Extract from the listing each line in which the word "bodies" appears.
* begin DATA PROVIDED *
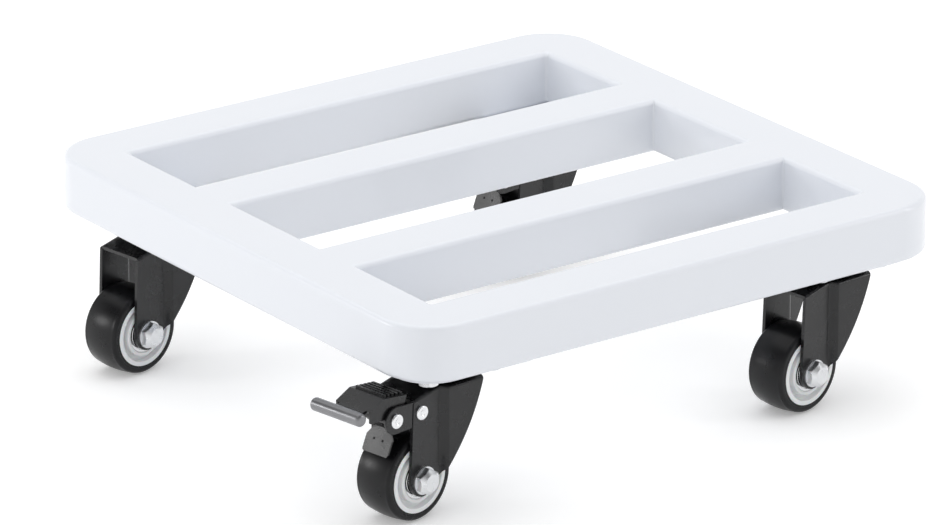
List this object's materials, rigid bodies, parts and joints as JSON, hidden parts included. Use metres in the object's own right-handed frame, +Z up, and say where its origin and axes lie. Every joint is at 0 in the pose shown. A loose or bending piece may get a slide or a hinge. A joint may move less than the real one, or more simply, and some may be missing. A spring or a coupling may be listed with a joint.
{
  "type": "plant caddy",
  "caption": "Low square plant caddy: a welded tube deck with crossbars on swivel casters, some with foot brakes, for rolling a heavy pot indoors.",
  "frame": {"origin": "on the floor below the centre of the square deck", "axes": "+Z up from the floor to the deck, +X along the two crossbars, +Y from the front tube to the rear tube. The wheels point towards -X."},
  "size_m": [0.3813, 0.35, 0.118],
  "materials": {
    "white_paint": "smooth glossy white powder coat",
    "black_steel": "semi-gloss black coat on pressed steel",
    "zinc_steel": "bright zinc plate",
    "tyre_black": "smooth polyurethane, soft sheen",
    "white_nylon": "moulded white nylon",
    "bearing_steel": "ground and polished steel",
    "press_bar": "gloss dark coat on round bar"
  },
  "bodies": {
    "deck": {"front_tube": "white_paint", "rear_tube": "white_paint", "left_tube": "white_paint", "right_tube": "white_paint", "front_crossbar": "white_paint", "rear_crossbar": "white_paint", "corner_plates": "white_paint", "plate_studs": "zinc_steel", "plate_nuts": "zinc_steel", "race_rings": "zinc_steel", "swivel_balls": "zinc_steel", "kingpins": "zinc_steel", "top_plate_front_left": "black_steel", "top_plate_front_right": "black_steel", "top_plate_rear_left": "black_steel", "top_plate_rear_right": "black_steel"},
    "caster_front_left": {"fork_front_left": "black_steel", "axle_bolt_front_left": "zinc_steel", "axle_nut_front_left": "zinc_steel", "axle_washers_front_left": "zinc_steel", "axle_sleeve_front_left": "zinc_steel", "brake_pins_front_left": "bearing_steel"},
    "wheel_front_left": {"tyre_front_left": "tyre_black", "wheel_core_front_left": "white_nylon", "bearings_front_left": "bearing_steel"},
    "caster_front_right": {"fork_front_right": "black_steel", "axle_bolt_front_right": "zinc_steel", "axle_nut_front_right": "zinc_steel", "axle_washers_front_right": "zinc_steel", "axle_sleeve_front_right": "zinc_steel"},
    "wheel_front_right": {"tyre_front_right": "tyre_black", "wheel_core_front_right": "white_nylon", "bearings_front_right": "bearing_steel"},
    "caster_rear_left": {"fork_rear_left": "black_steel", "axle_bolt_rear_left": "zinc_steel", "axle_nut_rear_left": "zinc_steel", "axle_washers_rear_left": "zinc_steel", "axle_sleeve_rear_left": "zinc_steel"},
    "wheel_rear_left": {"tyre_rear_left": "tyre_black", "wheel_core_rear_left": "white_nylon", "bearings_rear_left": "bearing_steel"},
    "caster_rear_right": {"fork_rear_right": "black_steel", "axle_bolt_rear_right": "zinc_steel", "axle_nut_rear_right": "zinc_steel", "axle_washers_rear_right": "zinc_steel", "axle_sleeve_rear_right": "zinc_steel", "brake_pins_rear_right": "bearing_steel"},
    "wheel_rear_right": {"tyre_rear_right": "tyre_black", "wheel_core_rear_right": "white_nylon", "bearings_rear_right": "bearing_steel"},
    "pedal_front_left": {"pedal_front_left": "black_steel", "press_bar_front_left": "press_bar"},
    "shoe_front_left": {"shoe_front_left": "black_steel"},
    "pedal_rear_right": {"pedal_rear_right": "black_steel", "press_bar_rear_right": "press_bar"},
    "shoe_rear_right": {"shoe_rear_right": "black_steel"}
  },
  "joints": [
    {"name": "swivel_front_left", "type": "hinge", "parent": "deck", "child": "caster_front_left", "pos_m": [-0.1285, -0.1285, 0.0733], "axis": [0, 0, 1], "continuous": true},
    {"name": "wheel_spin_front_left", "type": "hinge", "parent": "caster_front_left", "child": "wheel_front_left", "pos_m": [-0.15361, -0.13293, 0.024], "axis": [0.1736, -0.9848, 0], "continuous": true},
    {"name": "swivel_front_right", "type": "hinge", "parent": "deck", "child": "caster_front_right", "pos_m": [0.1285, -0.1285, 0.0733], "axis": [0, 0, 1], "continuous": true},
    {"name": "wheel_spin_front_right", "type": "hinge", "parent": "caster_front_right", "child": "wheel_front_right", "pos_m": [0.10339, -0.13293, 0.024], "axis": [0.1736, -0.9848, 0], "continuous": true},
    {"name": "swivel_rear_left", "type": "hinge", "parent": "deck", "child": "caster_rear_left", "pos_m": [-0.1285, 0.1285, 0.0733], "axis": [0, 0, 1], "continuous": true},
    {"name": "wheel_spin_rear_left", "type": "hinge", "parent": "caster_rear_left", "child": "wheel_rear_left", "pos_m": [-0.15361, 0.12407, 0.024], "axis": [0.1736, -0.9848, 0], "continuous": true},
    {"name": "swivel_rear_right", "type": "hinge", "parent": "deck", "child": "caster_rear_right", "pos_m": [0.1285, 0.1285, 0.0733], "axis": [0, 0, 1], "continuous": true},
    {"name": "wheel_spin_rear_right", "type": "hinge", "parent": "caster_rear_right", "child": "wheel_rear_right", "pos_m": [0.10339, 0.12407, 0.024], "axis": [0.1736, -0.9848, 0], "continuous": true},
    {"name": "pedal_press_front_left", "type": "hinge", "parent": "caster_front_left", "child": "pedal_front_left", "pos_m": [-0.17282, -0.13631, 0.0624], "axis": [0.1736, -0.9848, 0], "range_deg": [0, 10]},
    {"name": "shoe_swing_front_left", "type": "hinge", "parent": "caster_front_left", "child": "shoe_front_left", "pos_m": [-0.15509, -0.13319, 0.0622], "axis": [0.1736, -0.9848, 0], "range_deg": [0, 2.7]},
    {"name": "pedal_press_rear_right", "type": "hinge", "parent": "caster_rear_right", "child": "pedal_rear_right", "pos_m": [0.08418, 0.12069, 0.0624], "axis": [0.1736, -0.9848, 0], "range_deg": [0, 10]},
    {"name": "shoe_swing_rear_right", "type": "hinge", "parent": "caster_rear_right", "child": "shoe_rear_right", "pos_m": [0.10191, 0.12381, 0.0622], "axis": [0.1736, -0.9848, 0], "range_deg": [0, 2.7]}
  ],
  "couplings": [
    {"joint": "shoe_swing_front_left", "follows": "pedal_press_front_left", "ratio": 0.27},
    {"joint": "shoe_swing_rear_right", "follows": "pedal_press_rear_right", "ratio": 0.27}
  ]
}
* end DATA PROVIDED *
## RESULT
List this object's materials, rigid bodies, parts and joints as JSON, hidden parts included. Use metres in the object's own right-handed frame, +Z up, and say where its origin and axes lie. Every joint is at 0 in the pose shown. A loose or bending piece may get a slide or a hinge. A joint may move less than the real one, or more simply, and some may be missing. A spring or a coupling may be listed with a joint.
  "bodies": {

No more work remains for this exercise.